The festival is also called the Doll festival or Momo-no-sekku in Japanese.
The festival is marked by the tradition of giving girls of all the age a doll, believing that all the evil spirits surrounding the girl will be transferred into the doll.
The girl then throws away the doll into a river getting rid of all the evil.
Special food dishes such as: Hishi-mochi, Shiro-zake and Sekihan represent the celebrations of the Hina matsuri festival.
Birth Of Buddha
Buddhism is followed by more than half of the population of Japan hence the 8th April which is the birth date of Buddha is celebrated throughout the country with great fervor.

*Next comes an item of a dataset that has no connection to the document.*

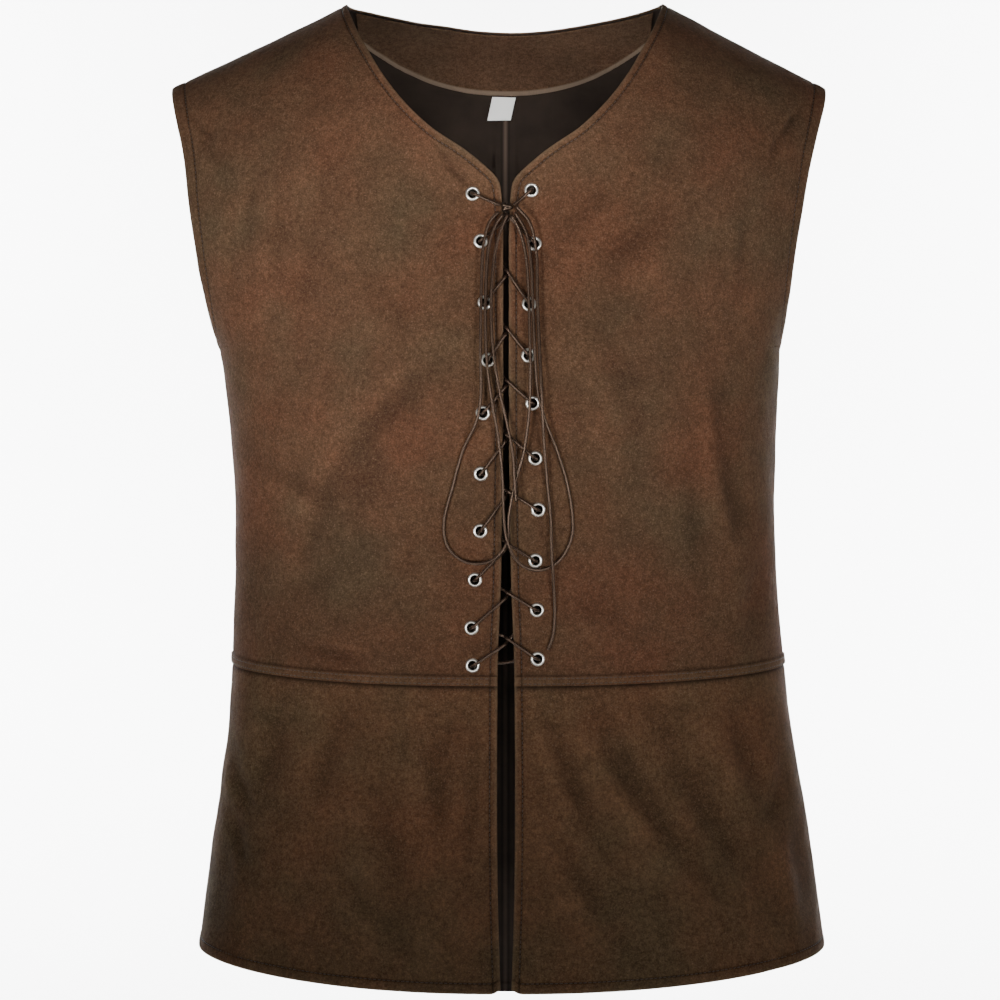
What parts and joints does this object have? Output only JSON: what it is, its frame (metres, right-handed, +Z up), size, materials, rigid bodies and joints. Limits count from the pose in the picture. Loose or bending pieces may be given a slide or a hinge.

Every Buddhist temple of the country observes the holy ceremony of Kanbutsu-e where sweet tea is poured over a statue of infant Buddha placed on a small table with flowers.
This ceremony is also called the baptism ceremony.
The sakura matsuri or the cherry blossoms festival is one of the happiest festivals of the Japan's culture.
This too like the Setsubun marks the celebration of the spring season.
Tanabata matsuri or the star festivals is celebrated on the 7th of July.
It is believed that on this day Kengy the Altair or the Cowherd star and Shokujo the Vega or the Weaver star which are in love get united.
According to the custom, people pray facing the stars and young people write their wishes on small pieces of paper and place the pieces on sticks of bamboo set up in a garden.
The Tanabata masturi is very popular amongst children and teenagers.